The next day, between showers, I tried the north, with a guide—a visiting Massachusetts ornithologist—to show me a partridge nest with the bird sitting. We followed the ups and downs of the road for a mile, passing a meadow full of bobolinks,

"Bubbling rapturously, madly,"

climbed by a grass-grown wood road a mountain-side pasture, and reached the forest. Under a dead spruce sat my lady, in a snug bed among the fallen leaves. She was wet; her lovely mottled plumage was disarranged and draggled, but her head was drawn down into her feathers in patient endurance, the mother love triumphant over everything, even fear. We stood within six feet of the shy creature; we discussed her courage in the face of the human monsters we felt ourselves to be. Not a feather fluttered, not an eyelid quivered; truly it was the perfect love that casteth out fear.

My guide went on up to the top of Greylock; I turned back to pursue my search.

Eastward was my next trip, down toward the brook that made a valley between Greylock and Ragged Mountain. My path was under the edge of the woods that fringed a mountain stream. Not the smallest of the debt we owe the bonny brook is that it wears a deep gully, whose precipitous sides are clothed with a thick growth of waving trees—beech, white and black birches, maple, and chestnut—in refreshing and delightful confusion. The stream babbled and murmured at my side as I walked slowly down, peering in every bush for nests, and at last I parted the branches like a curtain and stepped within. It was a cool green solitude, a shrine, one of nature's most enchanting nooks, sacred to dreams and birds and—woodchucks, one of which sat straight up and looked solemnly at me out of his great brown eyes.

I sat on the low-growing limb of a tree, and was rocked by the wind outside. I forgot my object. What did it matter that I should find my bluejay? Was it worth while to go on? Was anything worth while, indeed, except to dream and muse, lulled by the music of the "laughing water"? Ah! if one were a poet!

Then the birds came. A cat-bird first, with witching low song, eying me closely with that calm, dark eye of his, the while he poured it out from a shrub,

"Like dripping water falling slow
Round mossy rooks, in music rare;"

a vireo, repeating over and over his few notes in tireless warble; high up in the maple across the chasm, a sweet-voiced goldfinch singing his soul away outside; and lastly, a robin, who broke the charm by a peremptory demand to know my business in his private quarters. I rose to leave him in possession. In rising I disturbed another resident, a red squirrel, who ran out on a branch and delivered as vehement a piece of mind as I ever heard, stamping his little feet and jerking his bushy tail with every word, scolding all over, to the tip of his longest hair.

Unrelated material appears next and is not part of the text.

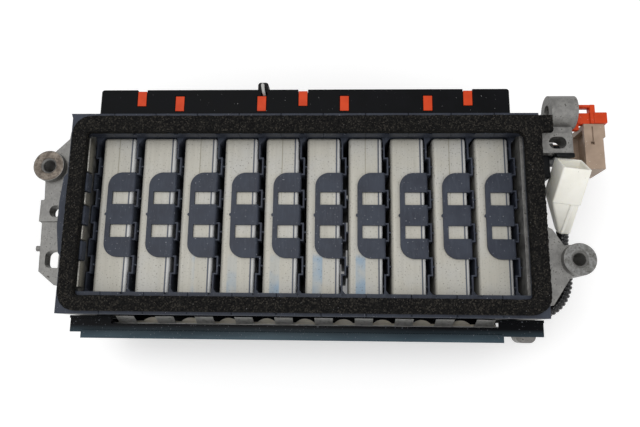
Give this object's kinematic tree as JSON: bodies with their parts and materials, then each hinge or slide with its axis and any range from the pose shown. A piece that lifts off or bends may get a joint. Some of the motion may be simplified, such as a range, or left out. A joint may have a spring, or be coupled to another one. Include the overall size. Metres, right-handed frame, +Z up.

I left them in their green paradise. I went to my room. I sat down in my rocker to consider.

Then the winds got up. Through the "bellows pipe," as they suggestively call the head of the valley, there poured such a gale that the birds could hardly hold on to their perches. All day long it tossed the branches, tore off leaves, beat the birds, rattled the windows, and filled the blue cover to our green bowl of a valley with clouds, even half way down the sides of the mountains themselves. And at last they began to weep, and I spent my twilight by an open window, wrapped in a shawl, listening to the

"Unrivaled one, the hermit-thrush,
Solitary, singing in the west,"

and looking out upon the hills, where I still hoped to find my bluejay.